━━━━━ RAW DATA ━━━━━

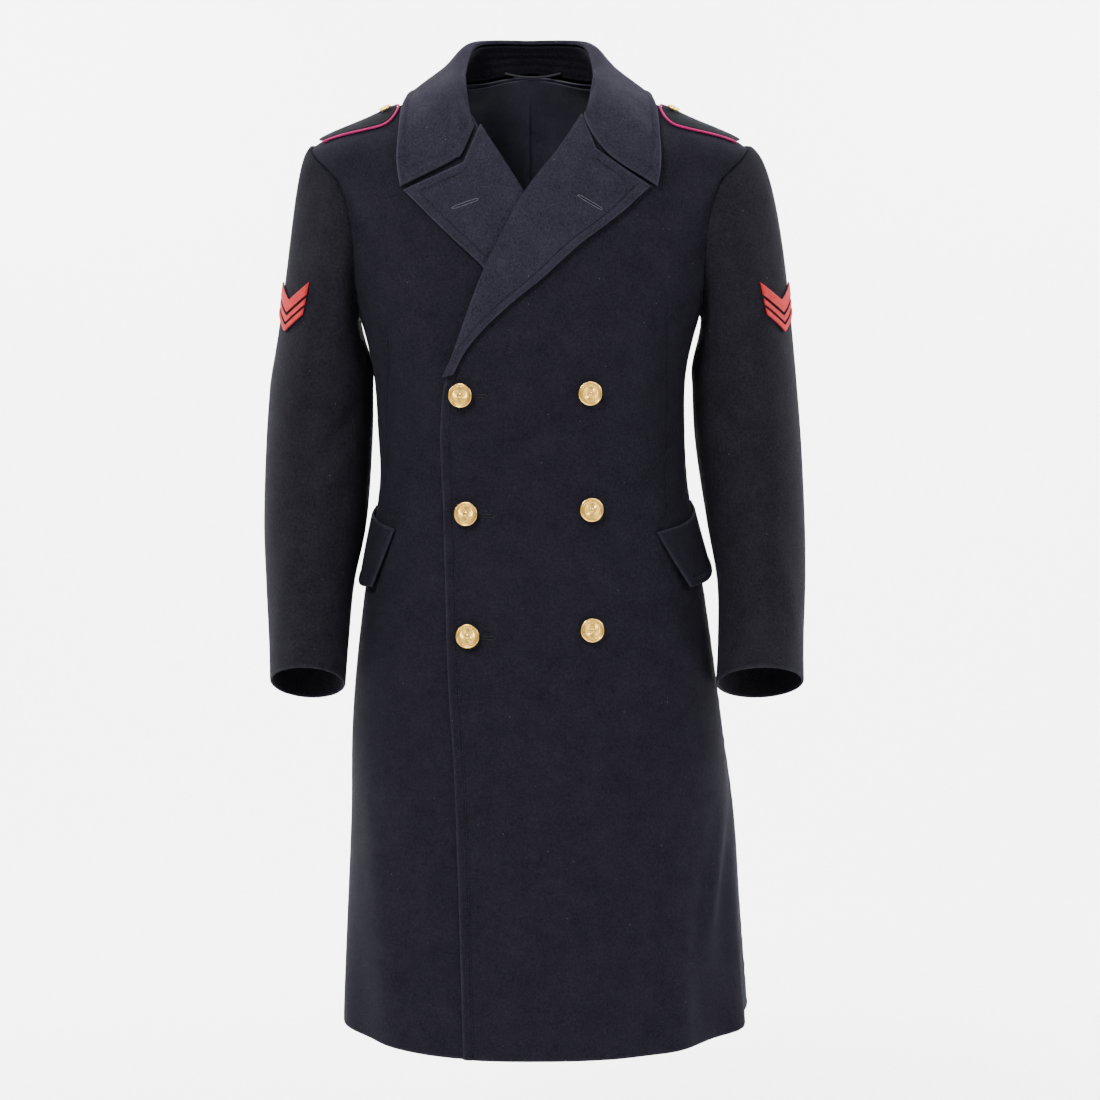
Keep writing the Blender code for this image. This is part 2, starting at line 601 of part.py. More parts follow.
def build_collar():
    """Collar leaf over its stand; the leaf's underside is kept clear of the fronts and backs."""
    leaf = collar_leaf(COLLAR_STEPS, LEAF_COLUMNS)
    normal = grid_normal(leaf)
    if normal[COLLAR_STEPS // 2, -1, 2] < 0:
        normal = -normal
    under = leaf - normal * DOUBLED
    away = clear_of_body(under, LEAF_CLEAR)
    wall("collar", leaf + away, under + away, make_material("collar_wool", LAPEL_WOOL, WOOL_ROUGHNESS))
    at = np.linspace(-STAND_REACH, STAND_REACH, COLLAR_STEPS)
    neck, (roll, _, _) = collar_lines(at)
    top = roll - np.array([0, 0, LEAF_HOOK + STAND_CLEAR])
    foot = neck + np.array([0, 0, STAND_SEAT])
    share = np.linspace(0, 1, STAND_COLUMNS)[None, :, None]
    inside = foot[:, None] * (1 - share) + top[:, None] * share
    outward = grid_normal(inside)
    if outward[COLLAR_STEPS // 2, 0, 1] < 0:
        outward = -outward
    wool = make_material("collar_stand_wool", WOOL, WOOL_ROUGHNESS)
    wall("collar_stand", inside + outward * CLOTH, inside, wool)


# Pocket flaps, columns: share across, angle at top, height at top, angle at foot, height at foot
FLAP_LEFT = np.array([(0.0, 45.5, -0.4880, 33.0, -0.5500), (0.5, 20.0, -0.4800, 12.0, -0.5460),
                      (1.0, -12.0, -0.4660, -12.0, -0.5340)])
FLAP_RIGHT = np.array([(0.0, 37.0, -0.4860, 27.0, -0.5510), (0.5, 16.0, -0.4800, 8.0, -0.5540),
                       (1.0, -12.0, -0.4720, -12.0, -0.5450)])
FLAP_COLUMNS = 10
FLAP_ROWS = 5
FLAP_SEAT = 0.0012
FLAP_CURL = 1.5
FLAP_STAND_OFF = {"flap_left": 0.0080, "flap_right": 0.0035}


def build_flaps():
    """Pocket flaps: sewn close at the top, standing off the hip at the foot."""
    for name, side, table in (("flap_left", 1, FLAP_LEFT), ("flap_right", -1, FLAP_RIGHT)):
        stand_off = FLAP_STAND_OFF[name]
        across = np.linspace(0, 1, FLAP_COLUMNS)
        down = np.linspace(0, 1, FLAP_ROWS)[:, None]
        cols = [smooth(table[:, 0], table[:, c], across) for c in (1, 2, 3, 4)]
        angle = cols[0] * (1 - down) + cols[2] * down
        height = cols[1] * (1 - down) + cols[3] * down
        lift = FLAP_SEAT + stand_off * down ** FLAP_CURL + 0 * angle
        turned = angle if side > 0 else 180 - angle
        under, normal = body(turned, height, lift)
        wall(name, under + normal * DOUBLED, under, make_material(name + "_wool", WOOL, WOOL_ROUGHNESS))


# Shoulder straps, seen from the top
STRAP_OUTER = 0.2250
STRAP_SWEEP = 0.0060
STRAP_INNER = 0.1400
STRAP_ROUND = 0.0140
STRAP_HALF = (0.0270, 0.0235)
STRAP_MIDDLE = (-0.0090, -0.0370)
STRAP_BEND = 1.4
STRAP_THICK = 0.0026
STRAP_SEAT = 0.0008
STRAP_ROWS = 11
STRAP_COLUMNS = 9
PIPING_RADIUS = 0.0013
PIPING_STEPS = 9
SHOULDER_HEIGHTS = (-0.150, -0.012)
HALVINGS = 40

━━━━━

# DO THIS
All lines from the beginning of the material above through the one with "CLOTH, inside, wool)" need to be returned exactly; please return those and only those.

# SOLUTION BELOW
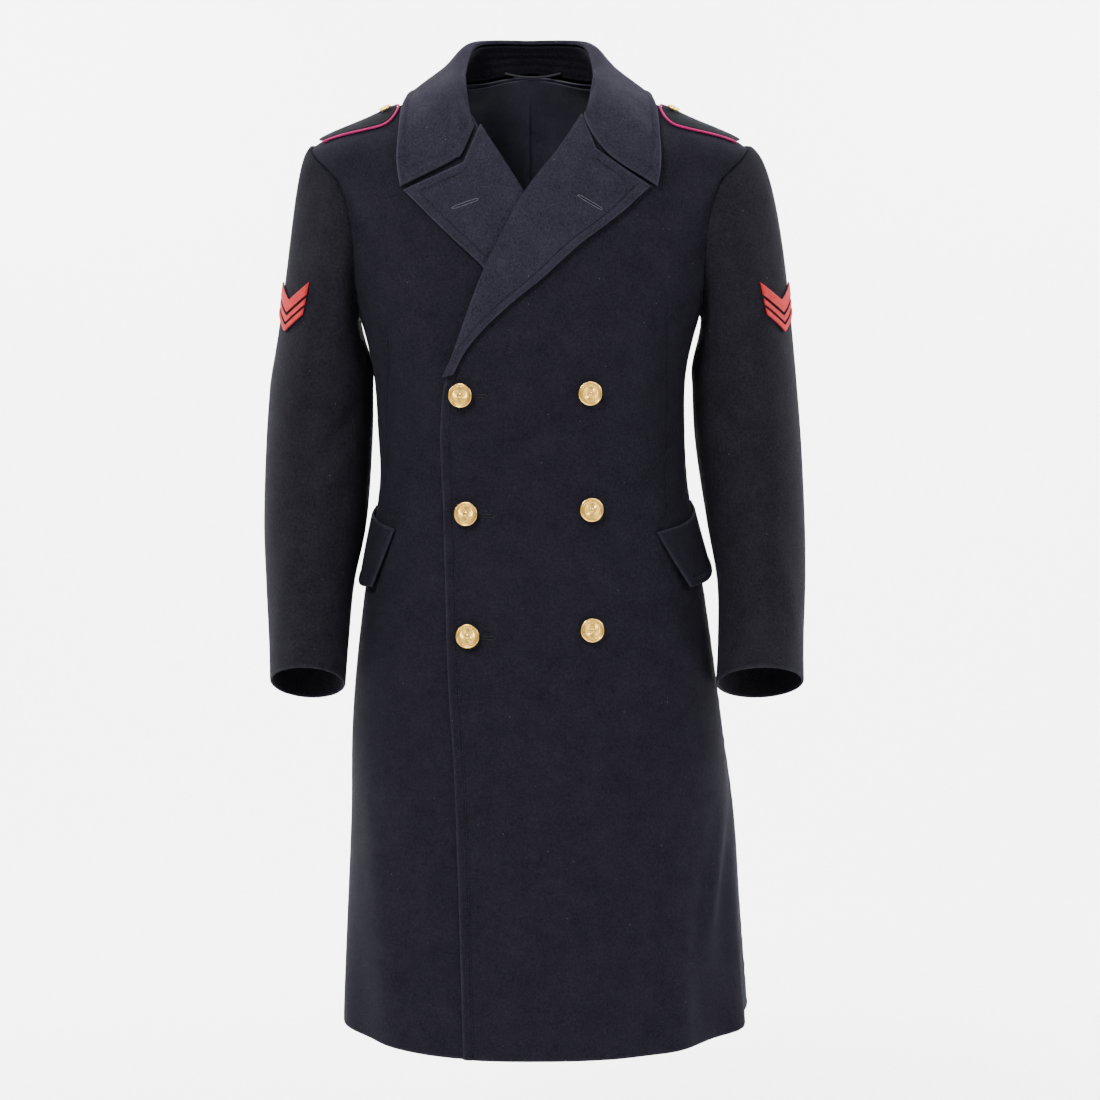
Keep writing the Blender code for this image. This is part 2, starting at line 601 of part.py. More parts follow.
def build_collar():
    """Collar leaf over its stand; the leaf's underside is kept clear of the fronts and backs."""
    leaf = collar_leaf(COLLAR_STEPS, LEAF_COLUMNS)
    normal = grid_normal(leaf)
    if normal[COLLAR_STEPS // 2, -1, 2] < 0:
        normal = -normal
    under = leaf - normal * DOUBLED
    away = clear_of_body(under, LEAF_CLEAR)
    wall("collar", leaf + away, under + away, make_material("collar_wool", LAPEL_WOOL, WOOL_ROUGHNESS))
    at = np.linspace(-STAND_REACH, STAND_REACH, COLLAR_STEPS)
    neck, (roll, _, _) = collar_lines(at)
    top = roll - np.array([0, 0, LEAF_HOOK + STAND_CLEAR])
    foot = neck + np.array([0, 0, STAND_SEAT])
    share = np.linspace(0, 1, STAND_COLUMNS)[None, :, None]
    inside = foot[:, None] * (1 - share) + top[:, None] * share
    outward = grid_normal(inside)
    if outward[COLLAR_STEPS // 2, 0, 1] < 0:
        outward = -outward
    wool = make_material("collar_stand_wool", WOOL, WOOL_ROUGHNESS)
    wall("collar_stand", inside + outward * CLOTH, inside, wool)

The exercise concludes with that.